Pahamilah paradigma dan karakter adalah dua sisi yang saling mengikat satu sama lain . Apa yang kita lihat sangat berkaitan dengan siapa kita . Menjadi berarti melihat dalam dimensi kemanusiaan. Dan kita tidak bisa mengubah dapat mengubah cara pandang kita tanpa sekaligus mengubah keberadaan kita, dan sebaliknya. Paradigma kita adalah sumber dari mana sikap dan perilaku kita mengalir. Paradigma sama seperti kacamata, dia mempengaruhi cara kita melihat segala sesuatu dalam hidup kita. Bila kita melihat sesuatu melalui paradigma prinsip yang benar, apa yang kita lihat dalam hidup akan berbeda secara dramatis dengan apa yang kita lihat melalui paradigma dengan pusat yang lain.
Sementara kita mengembangkan paradigma yang memberdaya kita untuk melihat melalui lensa kepentingan ketimbang kegentingannya, kita akan meningkatkan kemampuan kita untuk mengorganisasi dan melaksanakan setiap minggu dari hidup kita di sekitar prioritas kita yang lain, untuk menjalani apa yang kita katakan.

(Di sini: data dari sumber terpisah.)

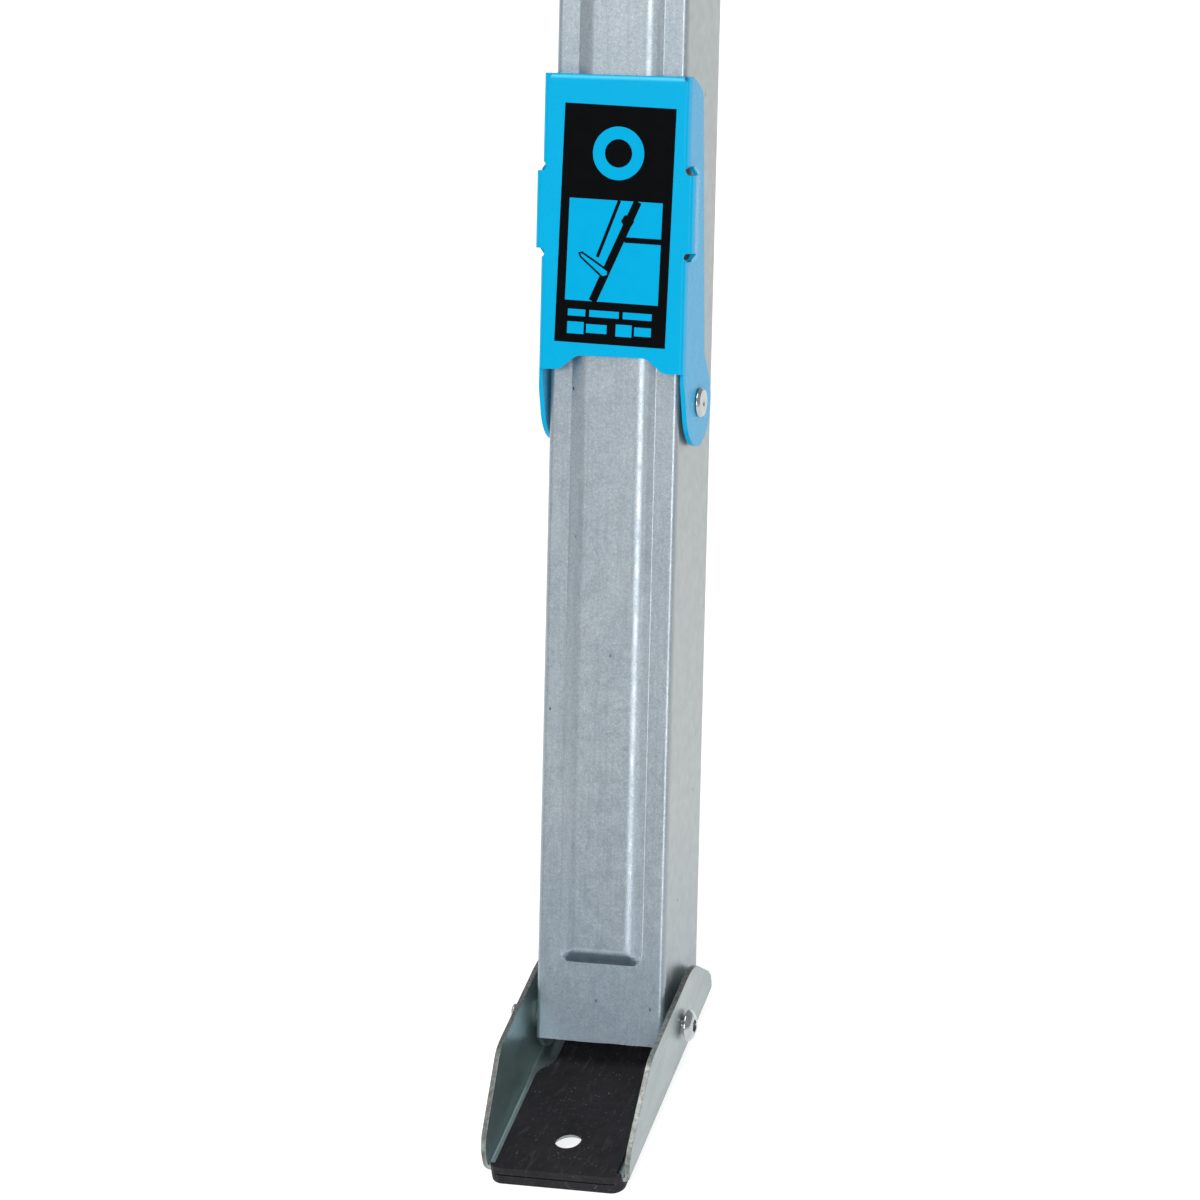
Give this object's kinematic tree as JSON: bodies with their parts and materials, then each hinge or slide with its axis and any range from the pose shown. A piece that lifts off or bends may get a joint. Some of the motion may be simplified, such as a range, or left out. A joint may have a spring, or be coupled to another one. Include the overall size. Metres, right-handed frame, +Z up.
{
  "type": "folding sawhorse",
  "caption": "Folding steel sawhorse: channel beam on splayed galvanised legs with pivoting rubber-soled feet, lapped spreaders and blue fold-down lumber brackets.",
  "frame": {"origin": "on the floor, under the middle of the beam", "axes": "+Z up, +X along the beam, front legs on the -Y side"},
  "size_m": [1.0926, 1.1208, 0.864],
  "materials": {
    "galvanised_steel": "hot-dip galvanised sheet, fine spangle with small dark pits, satin",
    "zinc_plate": "zinc-plated pressed sheet, smooth satin",
    "blue_paint": "bright cyan-blue gloss powder coat",
    "zinc_fastener": "bright zinc-plated bolts, nuts and rivets",
    "rubber": "matt black moulded rubber with scuffs",
    "grip": "black ribbed non-slip rubber strip",
    "black_plastic": "fine-textured black moulded plastic"
  },
  "bodies": {
    "beam_assembly": {"beam": "galvanised_steel", "grip_strip": "grip", "end_cap_left": "black_plastic", "end_cap_right": "black_plastic", "hinge_bracket_front_left": "blue_paint", "hinge_pin_front_left": "zinc_fastener", "hinge_bracket_front_right": "blue_paint", "hinge_pin_front_right": "zinc_fastener", "hinge_bracket_rear_left": "blue_paint", "hinge_pin_rear_left": "zinc_fastener", "hinge_bracket_rear_right": "blue_paint", "hinge_pin_rear_right": "zinc_fastener", "beam_bolt_left_inner": "zinc_fastener", "beam_bolt_left_outer": "zinc_fastener", "beam_bolt_right_inner": "zinc_fastener", "beam_bolt_right_outer": "zinc_fastener"},
    "front_legs": {"leg_front_left": "galvanised_steel", "leg_front_right": "galvanised_steel", "cross_rail_front": "galvanised_steel", "lumber_bracket_pin_front_left": "zinc_fastener", "lumber_bracket_pin_front_right": "zinc_fastener", "spreader_pin_front_left": "zinc_fastener", "spreader_pin_front_right": "zinc_fastener"},
    "rear_legs": {"leg_rear_left": "galvanised_steel", "leg_rear_right": "galvanised_steel", "cross_rail_rear": "galvanised_steel", "lumber_bracket_pin_rear_left": "zinc_fastener", "lumber_bracket_pin_rear_right": "zinc_fastener", "spreader_pin_rear_left": "zinc_fastener", "spreader_pin_rear_right": "zinc_fastener"},
    "spreader_front_left": {"spreader_arm_front_left": "zinc_plate", "spreader_rivet_front_left": "zinc_fastener"},
    "spreader_front_right": {"spreader_arm_front_right": "zinc_plate", "spreader_rivet_front_right": "zinc_fastener"},
    "spreader_rear_left": {"spreader_arm_rear_left": "zinc_plate", "spreader_rivet_rear_left": "zinc_fastener"},
    "spreader_rear_right": {"spreader_arm_rear_right": "zinc_plate", "spreader_rivet_rear_right": "zinc_fastener"},
    "lumber_support_front_left": {"lumber_bracket_front_left": "blue_paint"},
    "foot_front_left": {"foot_shoe_front_left": "zinc_plate", "foot_pad_front_left": "rubber", "foot_bolt_front_left": "zinc_fastener", "foot_nut_front_left": "zinc_fastener"},
    "lumber_support_front_right": {"lumber_bracket_front_right": "blue_paint"},
    "foot_front_right": {"foot_shoe_front_right": "zinc_plate", "foot_pad_front_right": "rubber", "foot_bolt_front_right": "zinc_fastener", "foot_nut_front_right": "zinc_fastener"},
    "lumber_support_rear_left": {"lumber_bracket_rear_left": "blue_paint"},
    "foot_rear_left": {"foot_shoe_rear_left": "zinc_plate", "foot_pad_rear_left": "rubber", "foot_bolt_rear_left": "zinc_fastener", "foot_nut_rear_left": "zinc_fastener"},
    "lumber_support_rear_right": {"lumber_bracket_rear_right": "blue_paint"},
    "foot_rear_right": {"foot_shoe_rear_right": "zinc_plate", "foot_pad_rear_right": "rubber", "foot_bolt_rear_right": "zinc_fastener", "foot_nut_rear_right": "zinc_fastener"}
  },
  "joints": [
    {"name": "front_fold", "type": "hinge", "parent": "beam_assembly", "child": "front_legs", "pos_m": [0, -0.06244, 0.812], "axis": [1, 0, 0], "range_deg": [0, 27]},
    {"name": "rear_fold", "type": "hinge", "parent": "beam_assembly", "child": "rear_legs", "pos_m": [0, 0.06244, 0.812], "axis": [-1, 0, 0], "range_deg": [0, 27]},
    {"name": "spreader_front_left_swing", "type": "hinge", "parent": "front_legs", "child": "spreader_front_left", "pos_m": [-0.43, -0.23262, 0.478], "axis": [1, 0, 0], "range_deg": [0, 47.48]},
    {"name": "spreader_front_right_swing", "type": "hinge", "parent": "front_legs", "child": "spreader_front_right", "pos_m": [0.43, -0.23262, 0.478], "axis": [1, 0, 0], "range_deg": [0, 47.48]},
    {"name": "spreader_rear_left_swing", "type": "hinge", "parent": "rear_legs", "child": "spreader_rear_left", "pos_m": [-0.43, 0.23262, 0.478], "axis": [-1, 0, 0], "range_deg": [0, 47.48]},
    {"name": "spreader_rear_right_swing", "type": "hinge", "parent": "rear_legs", "child": "spreader_rear_right", "pos_m": [0.43, 0.23262, 0.478], "axis": [-1, 0, 0], "range_deg": [0, 47.48]},
    {"name": "lumber_support_front_left_drop", "type": "hinge", "parent": "front_legs", "child": "lumber_support_front_left", "pos_m": [-0.43, -0.36507, 0.23347], "axis": [1, 0, 0], "range_deg": [0, 76]},
    {"name": "foot_front_left_tilt", "type": "hinge", "parent": "front_legs", "child": "foot_front_left", "pos_m": [-0.43, -0.47797, 0.0185], "axis": [-1, 0, 0], "range_deg": [-8, 36]},
    {"name": "lumber_support_front_right_drop", "type": "hinge", "parent": "front_legs", "child": "lumber_support_front_right", "pos_m": [0.43, -0.36507, 0.23347], "axis": [1, 0, 0], "range_deg": [0, 76]},
    {"name": "foot_front_right_tilt", "type": "hinge", "parent": "front_legs", "child": "foot_front_right", "pos_m": [0.43, -0.47797, 0.0185], "axis": [-1, 0, 0], "range_deg": [-8, 36]},
    {"name": "lumber_support_rear_left_drop", "type": "hinge", "parent": "rear_legs", "child": "lumber_support_rear_left", "pos_m": [-0.43, 0.36507, 0.23347], "axis": [-1, 0, 0], "range_deg": [0, 76]},
    {"name": "foot_rear_left_tilt", "type": "hinge", "parent": "rear_legs", "child": "foot_rear_left", "pos_m": [-0.43, 0.47797, 0.0185], "axis": [1, 0, 0], "range_deg": [-8, 36]},
    {"name": "lumber_support_rear_right_drop", "type": "hinge", "parent": "rear_legs", "child": "lumber_support_rear_right", "pos_m": [0.43, 0.36507, 0.23347], "axis": [-1, 0, 0], "range_deg": [0, 76]},
    {"name": "foot_rear_right_tilt", "type": "hinge", "parent": "rear_legs", "child": "foot_rear_right", "pos_m": [0.43, 0.47797, 0.0185], "axis": [1, 0, 0], "range_deg": [-8, 36]}
  ],
  "couplings": [
    {"joint": "rear_fold", "follows": "front_fold", "ratio": 1},
    {"joint": "spreader_front_left_swing", "follows": "front_fold", "ratio": 1.7567},
    {"joint": "spreader_front_right_swing", "follows": "front_fold", "ratio": 1.7567},
    {"joint": "spreader_rear_left_swing", "follows": "front_fold", "ratio": 1.7567},
    {"joint": "spreader_rear_right_swing", "follows": "front_fold", "ratio": 1.7567}
  ]
}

Kita tidak akan bergantung pada orang lain atau benda apa pun untuk manajemen yang efektif atas hidup kita.
Perubahan paradigma mengubah kita ke arah yang positif atau negatif, entah bersifat spontan atau bertahap, perubahan paradigma menggerakan dari satu cara melihat dunia ke cara yang lain.
Dan perubahan paradigma tersebut menghasilkan perubahan yang kuat. Paradigma kita, benar atau salah, adalah sumber dari sikap dari perilaku kita, dan akhirnya sumbe dari segala hubungan kita dengan orang lain.
           Meskipun terlihat terlalu bernuansa akademis, sebenarnya paradigma tidak menjadi bahan kaji atau dominasi para kaum intelektual untuk mengembangkan ilmu pengetahuan, paradigma juga mungkin diterapkan pada ranah-ranah kehidupan sosial yang lain. Sebenarnya Kuhn mendapatkan gagasannya mengenai paradigma tersebut dari dunia sejarah dan sastra yang kemudian diterapkannya ke dalam domain ilmu-ilmu alam yang pada waktu itu dianggap sebagai satu-satunya ilmu pengetahuan yang bersifat ilmiah. Sedangkan cabang ilmu pengetahuan yang sekarang telah dianggap sebagai ilmu, dulunya hanya dianggap sebagai seni saja misalnya sejarah, sastra, dan politik.